Surprise: Florida's share is, by far, the biggest — there are 20 here. The Sunshine State also has five hospitals in the top ten.
Other surprise: most of the hospitals are either affiliated with HCA (the one Governor Rick Scott used to helm) and CHS (also a corporate hospital giant).
The study measured the percentage of cost markup each hospital employs, i.e. what they charged the uninsured versus what they charge Medicare.
The Post noted how the hospitals topping the list aren't in super-rich areas, which might have somewhat justified the markup.
“They are price-gouging because they can,” Gerard Anderson, a professor at Johns Hopkins Bloomberg School of Public Health, co-author of the study in Health Affairs, told the Post. “They are marking up the prices because no one is telling them they can’t.”
The highest? Okaloosa Medical Center (tied with Carepoint Health-Bayonne Hospital in New Jersey), which is run by CHS. Their markup? 1,260 percent.
That means they are getting away with charging people who can't afford insurance more than 12 times what they're allowed to charge the feds.
Also in the top ten are Bayfront Health Brooksville (CHS), Heart of Florida Regional Medical Center (CHS), Orange Park Medical Center (HCA( and Oak Hill Hospital (HCA).

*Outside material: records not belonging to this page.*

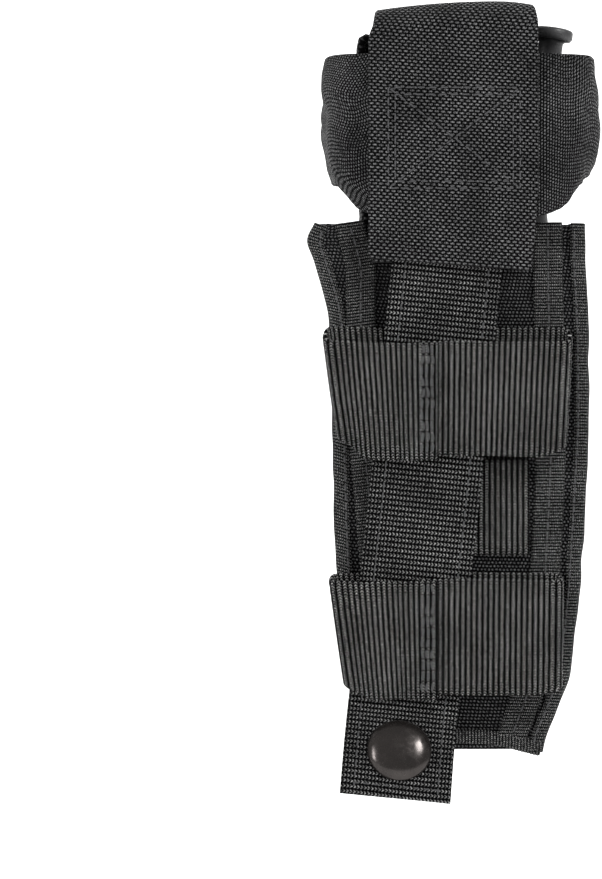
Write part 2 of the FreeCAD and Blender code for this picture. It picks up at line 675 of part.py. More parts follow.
def tq_windlass_rod():
    """A turned rod: swollen middle, waists, slim necks and a round head at each end."""
    half = ROD_LENGTH / 2
    neck = half - ROD_HEAD_THICK
    points = [
        (0, 0),
        (ROD_DIAMETER / 2, 0),
        (ROD_DIAMETER / 2, ROD_SLOT_LENGTH / 2 + 3),
        (ROD_WAIST / 2, ROD_SLOT_LENGTH / 2 + 6),
        (ROD_WAIST / 2, neck - ROD_NECK_LENGTH),
        (ROD_NECK / 2, neck - ROD_NECK_LENGTH + 3),
        (ROD_NECK / 2, neck),
        (ROD_HEAD / 2, neck),
        (ROD_HEAD / 2, half),
        (0, half),
    ]
    centre = Vector(0, 0, PIVOT_Z)
    above = [Vector(r, 0, PIVOT_Z + z) for r, z in points]
    upper = Part.Face(Part.makePolygon(above + above[:1])).revolve(centre, UP, 360)
    rod = fused([upper, upper.mirror(centre, UP)])
    slot = box(
        -ROD_DIAMETER,
        ROD_DIAMETER,
        -ROD_SLOT_HEIGHT / 2,
        ROD_SLOT_HEIGHT / 2,
        PIVOT_Z - ROD_SLOT_LENGTH / 2,
        PIVOT_Z + ROD_SLOT_LENGTH / 2,
    )
    return run_placed(rod.cut(slot))


def tq_windlass_clip():
    """A C-shaped clip: base, two walls and a lip on each, open on its outer side."""
    z0 = PIVOT_Z - CLIP_BELOW_PIVOT - CLIP_LENGTH / 2
    z1 = z0 + CLIP_LENGTH
    half = CLIP_HALF_GAP + CLIP_WALL
    pieces = [box(-half, half, PLATE_FACE_Y, PLATE_FACE_Y + CLIP_BASE, z0, z1)]
    for side in (-1, 1):
        wall = sorted([side * CLIP_HALF_GAP, side * half])
        pieces.append(box(*wall, PLATE_FACE_Y, CLIP_TOP_Y, z0, z1))
        lip = sorted([side * (CLIP_HALF_GAP - CLIP_LIP), side * half])
        pieces.append(box(*lip, CLIP_TOP_Y - CLIP_LIP_THICK, CLIP_TOP_Y, z0, z1))
    return run_placed(fused(pieces))


def tq_time_strap():
    """A short strap across the mouth of the clip."""
    half = CLIP_HALF_GAP + CLIP_WALL
    z0 = PIVOT_Z - CLIP_BELOW_PIVOT - TIME_STRAP_WIDTH / 2
    y1 = CLIP_TOP_Y + TIME_STRAP_THICK
    return run_placed(box(-half, half, CLIP_TOP_Y, y1, z0, z0 + TIME_STRAP_WIDTH))


def tq_buckle():
    """A friction buckle: a frame with one middle bar."""
    half = BUCKLE_WIDTH / 2
    y1 = PLATE_Y + BUCKLE_THICK
    z1 = PIVOT_Z - ROD_LENGTH / 2 - BUCKLE_CLEARANCE
    z0 = z1 - BUCKLE_LENGTH
    frame = box(-half, half, PLATE_Y, y1, z0, z1)
    corners = [e for e in frame.Edges if abs(e.tangentAt(0).y) > 0.99]
    frame = frame.makeFillet(BUCKLE_BAR / 2, corners)
    window = (BUCKLE_LENGTH - 3 * BUCKLE_BAR) / 2
    reach = half - BUCKLE_BAR / 2
    for low in (z0 + BUCKLE_BAR, z0 + 2 * BUCKLE_BAR + window):
        frame = frame.cut(box(-reach, reach, PLATE_Y, y1, low, low + window))
    return run_placed(frame)


# ---------------------------------------------------------------- the whole part
def nodes():
    front_panel, bottom_panel = front_panels()
    left_binding, bottom_binding, right_binding = edge_bindings()
    left_tape, right_tape = inner_tapes()
    return {
        "back_panel": back_panel(),
        "front_panel": front_panel,
        "bottom_panel": bottom_panel,
        "mouth_binding": mouth_binding(),
        "left_edge_binding": left_binding,
        "bottom_edge_binding": bottom_binding,
        "right_edge_binding": right_binding,
        "left_inner_tape": left_tape,
        "right_inner_tape": right_tape,
        "upper_band": band(UPPER_BAND_REACH, UPPER_BAND_Z),
        "lower_band": band(LOWER_BAND_REACH, LOWER_BAND_Z),
        "middle_row": middle_row(),
        "molle_strap": molle_strap(),
        "strap_tail": strap_tail(),
        "snap_cap": snap_cap(),
        "snap_socket": snap_socket(),
        "snap_stud": snap_stud(),
        "snap_post": snap_post(),
        "flap_anchor": flap_anchor(),
        "flap_rear": flap_rear(),
        "flap_top": flap_top(),
        "flap_front": flap_front(),
        "loop_patch": patch(FRONT_Y),
        "hook_patch": patch(HOOK_PATCH_Y),
        "flap_pull_tab": flap_pull_tab(),
        "retention_loop": retention_loop(),
        "tq_band_folds": tq_band_folds(),
        "tq_front_run": tq_front_run(),
        "tq_base_plate": tq_base_plate(),
        "tq_ribbon": tq_ribbon(),
        "tq_windlass_rod": tq_windlass_rod(),
        "tq_windlass_clip": tq_windlass_clip(),
        "tq_time_strap": tq_time_strap(),
        "tq_buckle": tq_buckle(),
    }


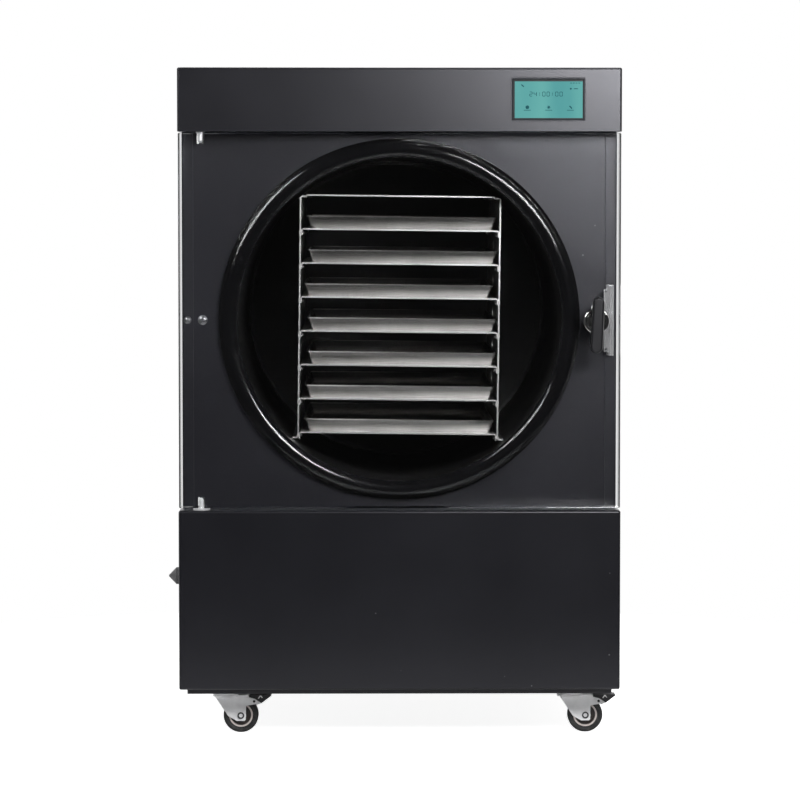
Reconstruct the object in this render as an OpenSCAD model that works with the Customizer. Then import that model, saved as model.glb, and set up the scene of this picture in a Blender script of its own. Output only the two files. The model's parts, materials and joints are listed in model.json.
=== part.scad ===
// Freeze dryer: a floor-standing cabinet on four castors. A round vacuum chamber
// opens at the front behind a thick clear door, and holds a rack of seven trays.
// Inside the cabinet X runs across, Y runs from the front face to the rear, and
// Z runs up from the floor. The cabinet is then moved so that the whole object
// stands centred on the origin.

/* [Cabinet] */
// Width over the head and the lower front panel
cabinet_w = 620; // [590:5:700]
// Depth from the front face to the rear panel
cabinet_d = 700; // [660:5:800]
// Height of the lower front panel
lower_h = 253; // [240:1:300]
// Height of the opening that the door fills
opening_h = 530; // [524:1:600]
// Height of the head that carries the screen
head_h = 89; // [84:1:120]
// Thickness of the cabinet sheet
sheet_t = 1.5; // [1:0.1:2]
// Radius of the head's and lower panel's edges
edge_r = 3.5; // [2.5:0.5:5]
// How far the side panels stand inside the head and lower panel
side_inset = 4; // [3.8:0.2:6]
// Width of the side panels' front and rear flanges
flange_w = 16; // [13:1:18]
// How far the side panels' front flanges stand behind the front face
flange_y = 49; // [48:1:60]
// Thickness of the bulkhead behind the door
bulkhead_t = 2; // [1.5:0.5:3]

/* [Base] */
// Height of the castors, from the floor to the base
castor_h = 65; // [64:1:72]
// Height of the base pan's walls
base_h = 7; // [6:1:12]
// How far the base pan stands inside the cabinet's outline
base_inset = 11; // [9:1:16]
// Thickness of the base pan
base_t = 2; // [1.5:0.5:3]
// Width of the base pan's inner lip
lip_w = 22; // [18:1:30]

/* [Door] */
// Thickness of the clear door
door_t = 28; // [24:1:29]
// Gap between the door's edge and the cabinet's outline at each side
door_edge = 1; // [0.5:0.5:3]
// Gap over the door
door_gap_top = 2; // [1.5:0.5:3]
// Gap under the door
door_gap_bottom = 3.5; // [2.5:0.5:5]
// Chamfer along the door's edges
door_chamfer = 1.2; // [0.5:0.1:2]
// Distance from the cabinet's outline to the hinge axis
hinge_inset = 32; // [27:0.5:32]
// Radius of the hinge pins
pin_r = 4.8; // [3.5:0.1:6]
// Length of each hinge pin inside the door
pin_reach = 14; // [12:1:25]
// Radius of the collar under the door
lower_collar_r = 12; // [9:0.5:13]
// Radius of the collar over the door
upper_collar_r = 6.5; // [6:0.5:12]

/* [Latch] */
// Distance from the cabinet's outline to the latch axis
latch_inset = 35; // [33:1:36]
// Height of the latch axis over the door's middle
latch_rise = 0; // [-60:1:60]
// Radius of the latch spindle
spindle_r = 6; // [5:0.5:7]
// Radius of the rose on the door's face
rose_r = 18; // [16:0.5:20]
// Height of the rose over the door's face
rose_h = 8; // [6:0.5:10]
// Height of the handle's upper end over the latch axis
wing_up = 34.5; // [28:0.5:40]
// Depth of the handle's lower end under the latch axis
wing_down = 44; // [38:0.5:60]
// Width of the handle at its upper end
wing_top_w = 16; // [14:0.5:20]
// Width of the handle at its lower end
wing_bottom_w = 18; // [15:0.5:24]
// Thickness of the handle
wing_t = 15; // [12:0.5:18]
// Length of the handle's neck, from the rose to the handle
neck_h = 13; // [11:0.5:18]
// Lean of the handle to the right, in degrees
handle_lean = 2.9; // [-5:0.1:5]
// Length of the cam from its axis to its tip
cam_reach = 21; // [19:0.5:22]
// Thickness of the cam
cam_t = 5; // [3:0.5:5.5]
// Length of the strike plate
strike_len = 100; // [70:1:140]
// Width of the strike plate's front lip
strike_lip = 13.5; // [11:0.5:14]

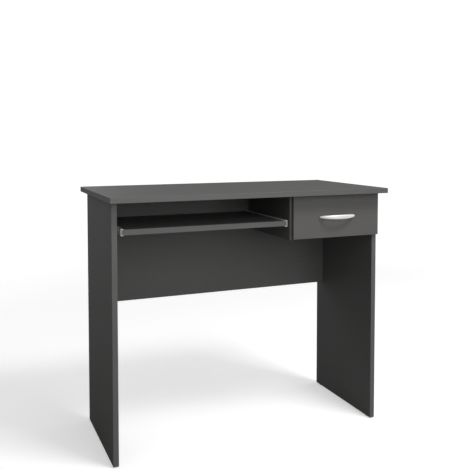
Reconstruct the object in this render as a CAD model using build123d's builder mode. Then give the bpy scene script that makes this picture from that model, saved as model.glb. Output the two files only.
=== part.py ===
from build123d import *
import math
import os

# A computer desk with a pull-out keyboard tray on the left and one drawer on the right.
# All sizes are in millimetres. The origin is on the floor under the middle of the tabletop.
# +X is to the right and +Y to the back for a person sitting at the desk, and +Z is up.

os.makedirs("parts", exist_ok=True)

# ---- Driving dimensions ---------------------------------------------------------------

DESK_WIDTH = 900.0
DESK_DEPTH = 450.0
DESK_HEIGHT = 770.0
BOARD = 16.0                # carcass boards and the tray
THIN_BOARD = 12.0           # drawer front, sides and back
BAND = 0.8                  # glued edge bands
GLIDE_HEIGHT = 3.0
TOP_SIDE_OVERHANG = 12.5
TOP_FRONT_OVERHANG = 46.5
TOP_BACK_OVERHANG = 50.0
MODESTY_HEIGHT = 357.5
MODESTY_SETBACK = 90.3      # tabletop's back edge to the modesty panel's front face
DIVIDER_HEIGHT = 140.0
DRAWER_BAY_WIDTH = 286.3
BAND_ARRIS = 0.5            # softened long edges of the bands
BAND_JOINT = 0.02           # hairline between two strips at a corner

TRAY_TOP_Z = 675.5
TRAY_DEPTH = 300.0
TRAY_PROUD = 1.9            # the tray's front edge ahead of the side panels
TRAY_EDGE_CLEARANCE = 0.8   # the tray board's side edge to the channel's web
CHANNEL_WALL = 1.4
CHANNEL_FLANGE = 7.5
TRAY_RAIL_THICKNESS = 10.0  # wall to channel
TRAY_RAIL_LENGTH = 278.0
TRAY_RAIL_SETBACK = 26.0    # the tray rails' front ends behind the side panels' front edges
TRAY_TRAVEL = 195.0
BALL_RADIUS = 1.4
BALLS_PER_ROW = 5
BALL_PITCH = 14.0

FRONT_LEFT_LAP = 6.6        # divider edge left showing beside the drawer front
FRONT_RIGHT_LAP = 1.5       # right panel edge left showing
FRONT_TOP_GAP = 3.0
FRONT_BOTTOM_LAP = 3.0
FRONT_GAP = 0.8             # drawer front to the panel edges behind it
BOX_SIDE_HEIGHT = 90.0
BOX_DEPTH = 280.0
BOX_BOTTOM_THICKNESS = 3.0
DRAWER_RAIL_THICKNESS = 12.5
DRAWER_RAIL_LENGTH = 250.0
DRAWER_TRAVEL = 200.0
DRAWER_RAIL_SETBACK = 2.0
ROLLERS_APART_OPEN = 30.0   # between the two axles of a side with the drawer fully out
AXLE_FROM_RAIL_END = 10.0
CABINET_RAIL_RISE = 24.0    # the cabinet rails' lowest face above the divider's bottom edge
BOX_DROP = 2.0              # the box's lower edge below that face
BOX_FLOOR_RISE = 7.0        # underside of the drawer bottom above the box's lower edge
BOX_GROOVE = 6.0            # how far the bottom is let into its grooves
SHEET = 1.2                 # folded steel of the drawer rails
CABINET_ROLLER_RADIUS = 7.0
DRAWER_ROLLER_RADIUS = 8.8

HANDLE_LENGTH = 130.0
HANDLE_HEIGHT = 14.0
HANDLE_THICKNESS = 5.0
HANDLE_PROJECTION = 26.0
HANDLE_SCREW_SPACING = 96.0
HANDLE_DROP = 1.0           # below the middle of the drawer front

FIT = 0.05                  # radial play of dowels, bolts and screws in their holes

# ---- Places worked out from them ------------------------------------------------------

top_under = DESK_HEIGHT - BOARD
side_out = DESK_WIDTH / 2 - TOP_SIDE_OVERHANG
side_in = side_out - BOARD
side_front = -DESK_DEPTH / 2 + TOP_FRONT_OVERHANG
side_back = DESK_DEPTH / 2 - TOP_BACK_OVERHANG
modesty_front = DESK_DEPTH / 2 - MODESTY_SETBACK
modesty_back = modesty_front + BOARD
modesty_bottom = top_under - MODESTY_HEIGHT
divider_right = side_in - DRAWER_BAY_WIDTH
divider_left = divider_right - BOARD
divider_bottom = top_under - DIVIDER_HEIGHT

tray_front = side_front - TRAY_PROUD
tray_back = tray_front + TRAY_DEPTH
tray_mid_y = (tray_front + tray_back) / 2
tray_mid_z = TRAY_TOP_Z - BOARD / 2
tray_edge_gap = TRAY_RAIL_THICKNESS + CHANNEL_WALL + TRAY_EDGE_CLEARANCE
tray_left = -side_in + tray_edge_gap
tray_right = divider_left - tray_edge_gap
tray_rail_front = side_front + TRAY_RAIL_SETBACK
tray_rail_mid = tray_rail_front + TRAY_RAIL_LENGTH / 2
inner_rail_length = tray_back - tray_rail_front
inner_rail_mid = (tray_rail_front + tray_back) / 2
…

Other Tampa Bay area hospitals include St. Petersburg General Hospital, an HCA-run facility that charges uninsured/out-of-network patients 1,020 of that it charges Medicare, and Brandon Regional Hospital, another HCA joint, which marks its costs up some 960 percent.
No wonder Republican State lawmakers don't want to expand Medicaid! Those hospitals would lose so much money!